As Developer Console complexity grew, we found we wanted to be ‘closer to the metal’ so we had the ability to fine-tune the requests we made to the Cloud Controller API. While it is technically possible to make nearly any request that the Cloud Controller API supports via CFoundry, the interface does not encourage it. Further, although Developer Console domain models are largely backed by Cloud Controller data, they also incorporate information from both UAA and a relational database. New developers on our team were frequently confused by the difference between objects returned by the CFoundry gem and those used in the Rails application. Lastly, CFoundry was tightly coupled to the behavior of the domain objects in Developer Console which made it challenging to stub domain object values in integration tests.

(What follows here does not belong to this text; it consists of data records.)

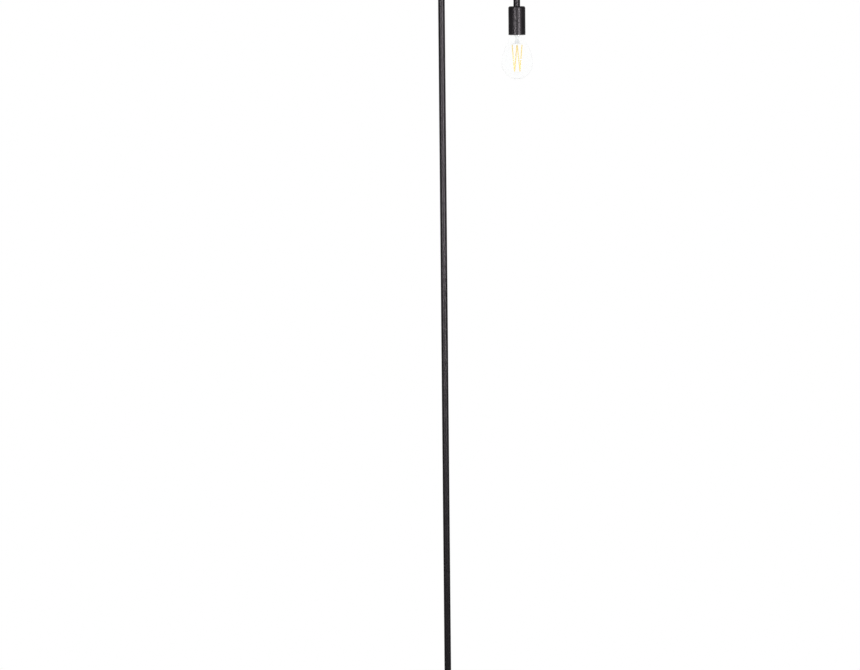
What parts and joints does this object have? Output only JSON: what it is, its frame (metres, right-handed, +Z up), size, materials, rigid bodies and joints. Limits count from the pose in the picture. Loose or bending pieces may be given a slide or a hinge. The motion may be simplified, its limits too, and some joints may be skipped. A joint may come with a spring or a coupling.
{
  "type": "floor lamp",
  "caption": "Slim black floor lamp with a round weighted foot, an upright tube that bends over at the top, and a bare clear filament bulb in a plain holder.",
  "frame": {"origin": "centre of the floor pad's underside, on the axis of the pole, at floor height", "axes": "+Z up along the pole, +X from the pole towards the bulb, the cord inlet at -X"},
  "size_m": [0.3025, 0.25, 1.4999],
  "materials": {
    "black_coat": "satin black powder coat",
    "cast_iron": "as cast",
    "zinc_steel": "zinc plated",
    "foam": "matt foam",
    "black_plastic": "matt",
    "white_plastic": "satin",
    "brass": "bright",
    "screw_steel": "nickel plated",
    "porcelain": "glazed",
    "sheath": "matt",
    "core_brown": "satin",
    "core_blue": "satin",
    "core_earth": "satin, green and yellow",
    "nickel_shell": "nickel plated",
    "cap_glass": "black glass",
    "solder": "tinned",
    "board": "white solder mask",
    "components": "moulded",
    "clear_glass": "clear",
    "lead_wire": "nickel wire",
    "filament": "yellow phosphor"
  },
  "bodies": {
    "lamp": {"pole_lower": "black_coat", "pole_upper": "black_coat", "foot_collar": "black_coat", "base_cover": "black_coat", "holder_cover": "black_coat", "base_weight": "cast_iron", "bottom_plate": "zinc_steel", "base_washer": "zinc_steel", "base_tooth_washer": "zinc_steel", "base_nut": "zinc_steel", "base_nipple": "zinc_steel", "joint_nipple": "zinc_steel", "holder_nipple": "zinc_steel", "holder_lock_nut": "zinc_steel", "holder_tooth_washer": "zinc_steel", "holder_bridge": "zinc_steel", "plate_screws": "zinc_steel", "small_screws": "zinc_steel", "bridge_screws": "zinc_steel", "pole_foot_insert": "zinc_steel", "pole_top_insert": "zinc_steel", "upper_pole_insert": "zinc_steel", "stem_insert": "zinc_steel", "floor_pad": "foam", "cord_grommet": "black_plastic", "cord_clamp": "black_plastic", "base_bushing": "black_plastic", "holder_bushing": "black_plastic", "terminal_block": "white_plastic", "block_sleeves": "brass", "earth_tag_base": "brass", "earth_tag_top": "brass", "terminal_live": "brass", "terminal_neutral": "brass", "screw_shell": "brass", "centre_contact": "brass", "block_screws": "screw_steel", "terminal_screws": "screw_steel", "holder_body": "porcelain", "flex_sheath": "sheath", "live_core": "core_brown", "neutral_core": "core_blue", "earth_core": "core_earth", "earth_link": "core_earth"},
    "bulb_tip": {"cap_contact": "solder"},
    "bulb": {"cap_shell": "nickel_shell", "cap_insulator": "cap_glass", "driver_board": "board", "driver_parts": "components", "glass_bulb": "clear_glass", "glass_stem": "clear_glass", "support_wires": "lead_wire", "filaments": "filament", "filament_links": "lead_wire"}
  },
  "joints": [
    {"name": "bulb_drop", "type": "slide", "parent": "lamp", "child": "bulb_tip", "axis": [0, 0, -1], "range_m": [0, 0.01644]},
    {"name": "bulb_turn", "type": "hinge", "parent": "bulb_tip", "child": "bulb", "pos_m": [0.146, 0, 1.322], "axis": [0, 0, -1], "range_deg": [0, 1620]}
  ],
  "couplings": [
    {"joint": "bulb_drop", "follows": "bulb_turn", "m_per_rad": 0.00057773}
  ]
}
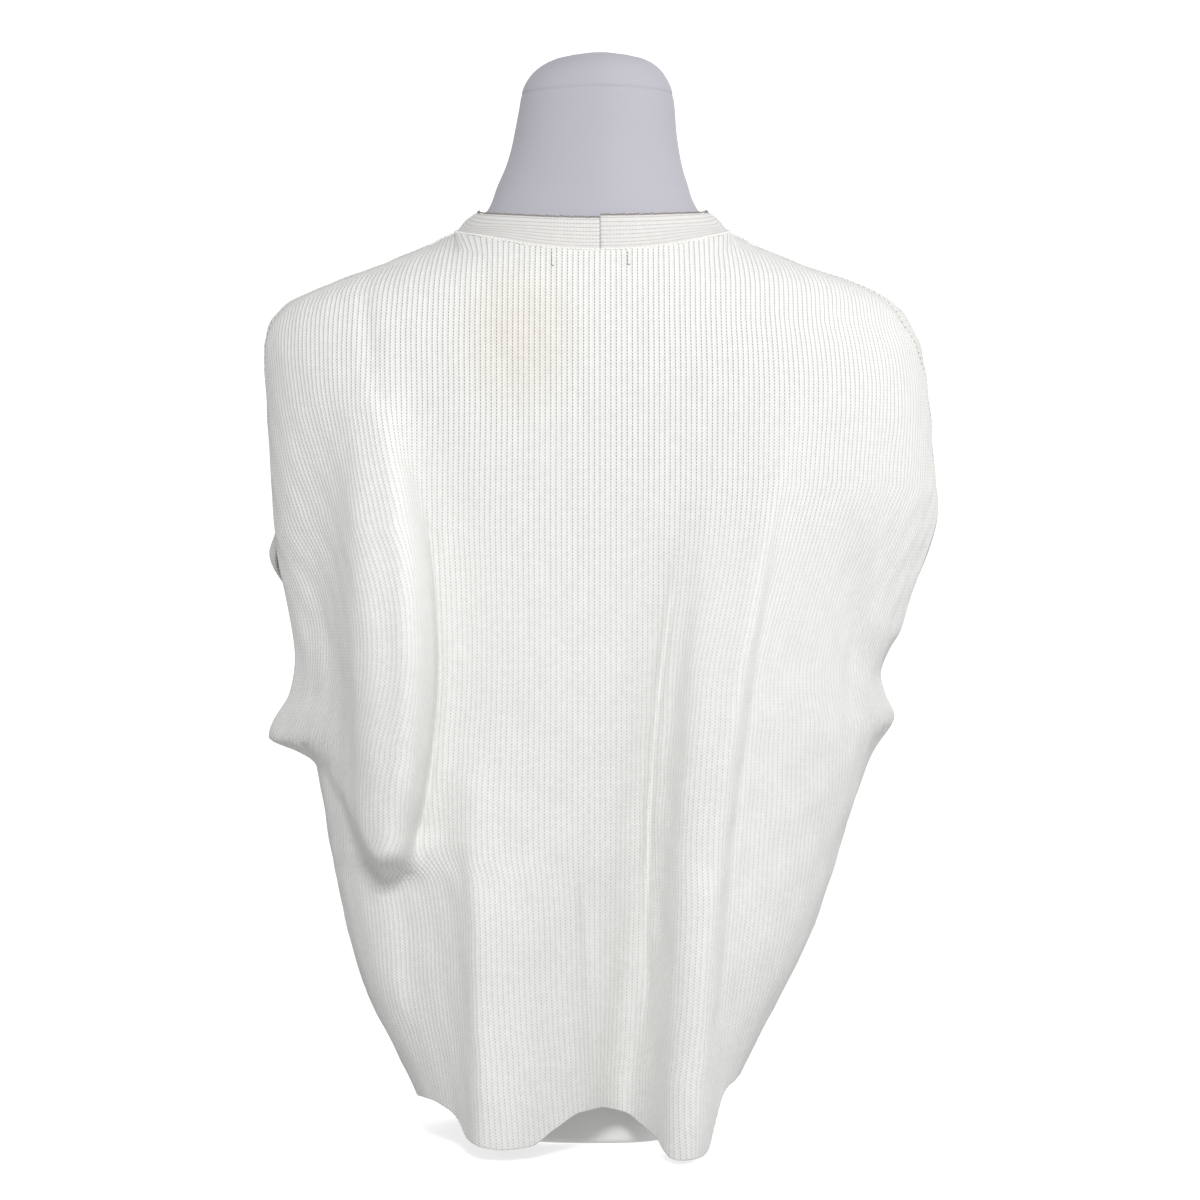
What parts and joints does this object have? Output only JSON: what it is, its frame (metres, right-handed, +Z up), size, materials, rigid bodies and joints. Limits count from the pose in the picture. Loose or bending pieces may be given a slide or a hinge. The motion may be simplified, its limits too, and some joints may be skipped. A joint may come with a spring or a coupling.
{
  "type": "sweater vest on dress form",
  "caption": "Boxy rib-knit sweater vest with a V neck, draped in long folds from the shoulders of a limbless dress form that stands on its flat base",
  "frame": {"origin": "on the floor under the middle of the part's box, level with the flat base of the dress form", "axes": "+Z up, +X to the viewer's right when looking at the vest's back, the vest's back faces -Y and its V neck faces +Y"},
  "size_m": [0.4911, 0.2825, 0.7872],
  "materials": {
    "back_knit": "ivory rib knit, matt with a soft nap",
    "front_knit": "ivory rib knit, matt with a soft nap",
    "neckband_knit": "ivory rib knit, ribs along the band",
    "form_cover": "smooth lavender-grey jersey drawn tight"
  },
  "bodies": {
    "root": {"back_panel": "back_knit", "front_panel": "front_knit", "neckband_left": "neckband_knit", "neckband_right": "neckband_knit", "form_torso": "form_cover"}
  },
  "joints": []
}
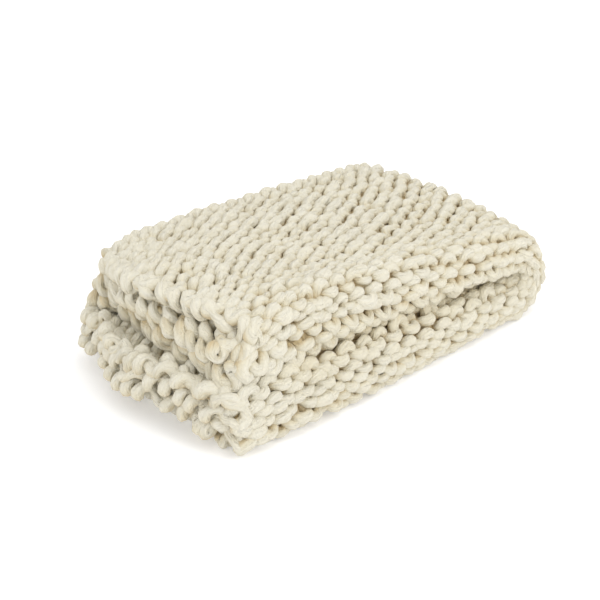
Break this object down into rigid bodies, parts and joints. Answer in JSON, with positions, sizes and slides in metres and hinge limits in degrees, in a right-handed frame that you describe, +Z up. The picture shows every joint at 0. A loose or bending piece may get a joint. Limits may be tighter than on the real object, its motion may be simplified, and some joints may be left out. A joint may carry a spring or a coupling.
{
  "type": "folded knitted blanket",
  "caption": "Chunky hand-knitted wool throw blanket, folded lengthwise and again in half into a soft stack with one creased side.",
  "frame": {"origin": "centre of the folded blanket's footprint, on the surface that it rests on", "axes": "+Z up, +X along the folded length towards the closed turn, the lengthwise crease on the -Y side"},
  "size_m": [0.683, 0.4106, 0.1976],
  "materials": {
    "wool": "matte"
  },
  "bodies": {
    "root": {"blanket": "wool"}
  },
  "joints": []
}
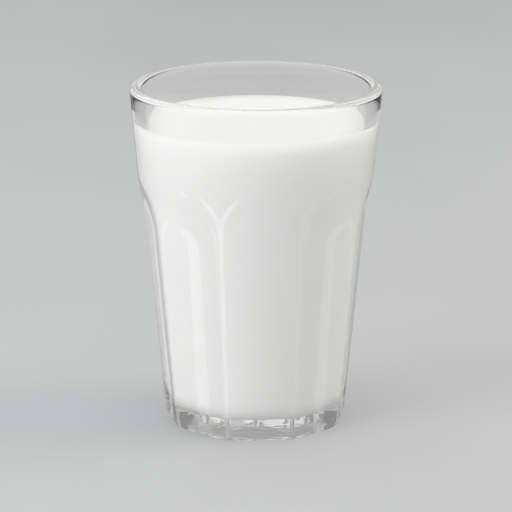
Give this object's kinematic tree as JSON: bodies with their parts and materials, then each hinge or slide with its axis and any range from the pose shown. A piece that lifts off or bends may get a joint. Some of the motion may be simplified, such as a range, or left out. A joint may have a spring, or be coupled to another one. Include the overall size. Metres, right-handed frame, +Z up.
{
  "type": "glass of milk",
  "caption": "Fluted clear pressed-glass tumbler with a thick foot and a smooth band under its round lip, filled with milk to just below the rim.",
  "frame": {"origin": "centre of the foot, on the table", "axes": "+Z up along the tumbler's axis; one flute faces -Y"},
  "size_m": [0.0834, 0.0834, 0.1145],
  "materials": {
    "clear_glass": "polished, fire-polished lip, pressed flutes",
    "milk": "opaque white liquid with a wet sheen"
  },
  "bodies": {
    "root": {"tumbler": "clear_glass", "milk": "milk"}
  },
  "joints": []
}
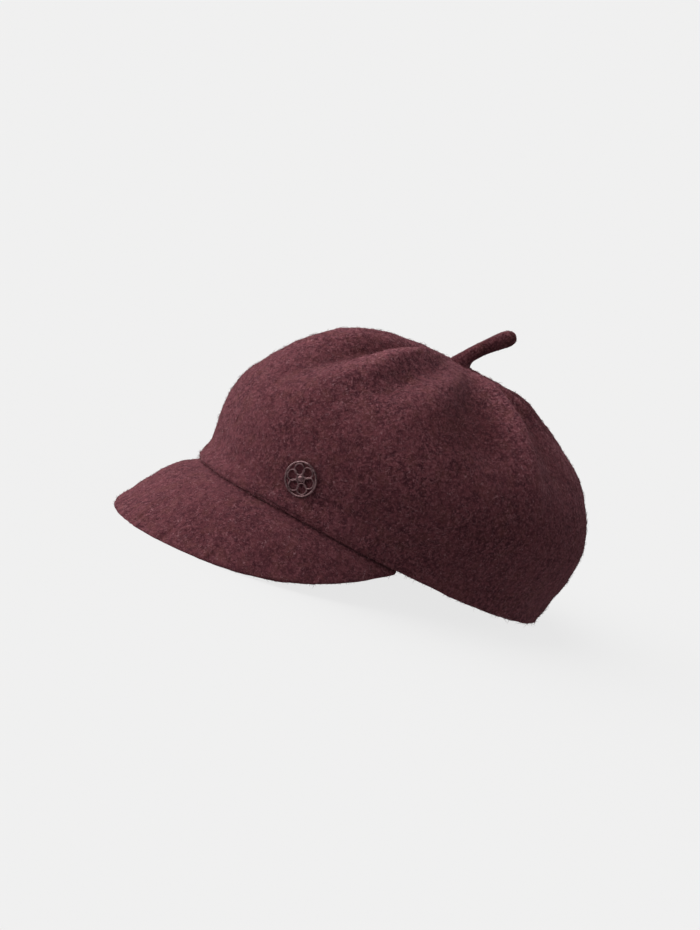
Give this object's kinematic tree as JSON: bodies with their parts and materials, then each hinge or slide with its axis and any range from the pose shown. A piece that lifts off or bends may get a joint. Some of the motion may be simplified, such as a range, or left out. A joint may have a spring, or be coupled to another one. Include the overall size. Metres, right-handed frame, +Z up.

We decided to gradually remove the use of CFoundry in our app and replace it with a new pattern the design of which would be guided by our CFoundry experiences. We wanted this new pattern to exhibit a couple of key characteristics:

1) It should be easy to tell when data is loaded. With CFoundry, associated models were loaded as the object graph was traversed and the domain objects in Developer Console failed to encapsulate this behavior. This made it very easy to unwittingly write code that made excessive API requests.

2) It should be easy to tell where the data is coming from. CFoundry uses its domain modeling to infer the API endpoints to which it makes requests. This design makes it extremely easy to add new endpoints, but it makes it very difficult to reason about what particular endpoints will be called in a given situation. Since the Cloud Controller domain changes infrequently, we found that being able to understand what and how endpoints are called was provided more value to our team.

3) It should be easy to know what values each object provides. Domain models should be immutable and always instantiated with a full complement of data. Existing domain models in Developer Console lazily loaded data from Cloud Controller depending on what methods were called on it and what data it already had. This design made it difficult to predict what API calls an object in any particular state might make, which in turn made stubbing web requests for integration tests challenging.

4) It should be easy to provide fake data in tests. Data store access should exist in a layer separate from domain objects to permit simple faking of persisted data for feature specs.

The set of patterns we arrived at were heavily influenced by the idea of Domain Driven Design. In particular, we started by adding Entity, Aggregate, and Repository objects to the Developer Console code base. Our Repository objects encapsulate the retrieval of data from the various services we talk to and emit a fully hydrated and immutable domain object (either an Entity or an Aggregate).1 So far this new pattern has produced a number of positive benefits.

Our team members have found the Repository pattern makes it easier to understand how data is being retrieved. Cloud Controller data is returned as a simple hash by a concise restful client that is responsible for building requests, parsing JSON and error handling. The calls and endpoints necessary to create, retrieve, update and destroy each object are clearly enumerated in that domain object’s Repository. Consolidating all data access that occurs for a particular object gives us a single point where we can choose to optimize or cache the retrieval of data — for example, it is obvious which requests could be made in parallel in order to speed up the overall response.

The Repository pattern also improves our ability to write understandable and maintainable tests because it provides a discrete layer that can be stubbed out during testing. Where before we struggled to create web response stubs that consistently described a particular data set, it is fairly trivial to write a collection of fake Repositories that can maintain state. Further, Entities and Aggregates take only primitives and other Entities at instantiation time, making them easy to create in a test environment. Feature tests will eventually be as simple as telling the repositories about the domain objects they contain and then allowing the rest of the system to operate normally.

Repository objects, in turn, are test driven in an integration environment, meaning we don’t have to guess at what the responses will be, we simply spin up the test and look at the values that are returned by Cloud Controller. This approach also gives us the ability to run our repository integration suite against updated external dependencies to ensure that no regressions have occurred. Our previous approach to integration testing occurred at the GUI layer, necessitating a deploy to the environment in question before we could confirm that our code still worked correctly.

We’re excited that this new way of interacting with Cloud Controller will help us complete new features faster with fewer defects. I’ve posted a gist with some sample objects to help you better visualize our new approach; while this code is certainly not feature complete, we welcome feedback on how this pattern might work (or not) for your own interactions with Cloud Controller.

1 You might be wondering how we create or update these objects; these operations act on separate and similarly immutable objects whose responsibility is specifically for persistence, copying data from the retrieved object as necessary.